Home • Polychytrium aggregatum JEL109 v1.0
Polychytrium aggregatum JEL109. Photo by D. Rabern Simmons.
Polychytrium aggregatum JEL109. Photo by D. Rabern Simmons.

Polychytrium aggregatum (JEL109) is a polycentric, inoperculate chytrid species cultured from chitin baiting of a water and detritus sample of Bryant’s Bog taken near the University of Michigan Biological Station in Cheboygan Co., Michigan on Sept 28, 1992. This species was first described by Libero Ajello in 1942 from a bog in New Jersey and was also reported by Ajello in Brazil in 1944. The hyphal-like rhizomycelium of the developing thallus gives rise to intercalary and terminal zoosporangia, varying from generally pyriform to occasionally tuberculate. In Fred Sparrow’s 1960 monograph Aquatic Phycomycetes, he concluded his discussion on the species with, “It is abundant in bogs in Northern Michigan where it is obtained on shrimp chitin bait.” Sparrow’s student Joyce E. Longcore took this to heart when, 32 years later, she isolated JEL109 on chitin bait from one of the sites Sparrow had investigated during his tenure as the Director of the University of Michigan Biological Station. A molecular phylogeny placed P. aggregatum JEL109 outside of the Chytridiales along with other genera of both polycentric and monocentric species (James et al. 2000). A distinct phylogenetic placement and zoospore ultrastructure of Polychytrium and the related genus Karlingiomyces was confirmed by additional studies (James et al. 2006). Longcore and Simmons (2012) examined the ultrastructure of this and related species and described the Polychytriales, with JEL109 representing the type species of the new order. This order has only 5 genera and 6 species discovered thus far and may be the earliest diverging lineage in Chytridiomycotina. Genomic comparisons across orders will elucidate the mechanisms of how polycentricity arose in multiple chytrid orders (Dee et al. 2015), along with helping us fully understand the ecological niche of this order, whose species tend to subside on chitin substrates.

References:

Dee, J. M., M. Mollicone, J. E. Longcore, R. W. Roberson, and M. L. Berbee (2015). Cytology and molecular phylogenetics of Monoblepharidomycetes provide evidence for multiple independent origins of the hyphal habit in the Fungi. Mycologia, 107: 710-728.

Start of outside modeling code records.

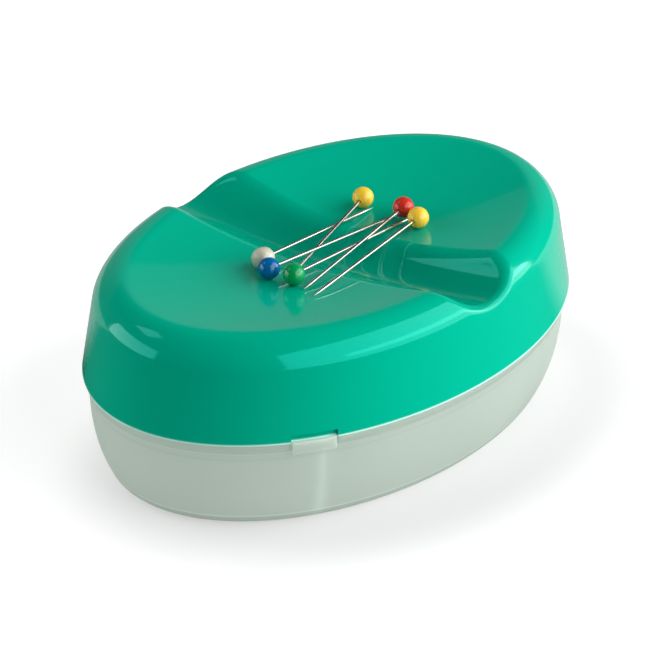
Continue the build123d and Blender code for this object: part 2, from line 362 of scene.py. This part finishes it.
def start_ring(bm, ring, count, dent=no_dent):
    """A closed oval of edges to carry a skin from. Each point keeps its turn in a layer."""
    turns = bm.verts.layers.float.get("turn") or bm.verts.layers.float.new("turn")
    verts = bmesh.ops.create_circle(bm, segments=count, radius=1)["verts"]
    for step, vert in enumerate(verts):
        vert[turns] = 2 * pi * step / count
    for end in (-dent[0], dent[0]) if dent[0] else ():
        for tab in (tab_turn, tab_turn + pi):
            column = int((tab + end) * count / (2 * pi))
            verts[column][turns] = tab + end - corner_turn / 2
            verts[column + 1][turns] = tab + end + corner_turn / 2
    for vert in verts:
        vert.co = on_ring(ring, vert[turns], dent)
    return list({edge for vert in verts for edge in vert.link_edges})


def carry(bm, rail, rings, dent=no_dent):
    """Carries a rail of edges through rings, and leaves it on the last one."""
    turns = bm.verts.layers.float["turn"]
    for ring in rings:
        verts, rail, _ = extruded(bm, rail)
        for vert in verts:
            vert.co = on_ring(ring, vert[turns], dent)
    return rail


groove_radius, groove_arch, groove_depth, groove_edge = 0.0105, 0.241, 0.0029, 0.0015
groove_pivot = dish(0, 0) - groove_depth + groove_radius + groove_arch


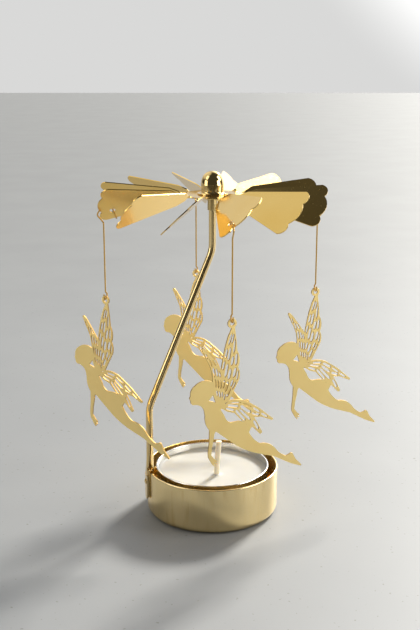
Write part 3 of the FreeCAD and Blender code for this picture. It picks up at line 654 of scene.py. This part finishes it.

James, T. Y., D. Porter, C. A. Leander, R. Vilgalys, and J. E. Longcore. (2000). Molecular phylogenetics of the Chytridiomycota supports the utility of ultrastructural data in chytrid systematics. Canadian Journal of Botany 78: 336-350.

James, T. Y., P. M. Letcher, J. E. Longcore, S. E. Mozley-Standridge, D. Porter, M. J. Powell, G. W. Griffith, R. Vilgalys (2006). A molecular phylogeny of the flagellated Fungi (Chytridiomycota) and a proposal for a new phylum (Blastocladiomycota). Mycologia 98: 860-871.

Longcore, J. E., and D. R. Simmons (2012). The Polychytriales ord. nov. contains chitinophilic members of the rhizophlyctoid alliance. Mycologia 104: 276-294.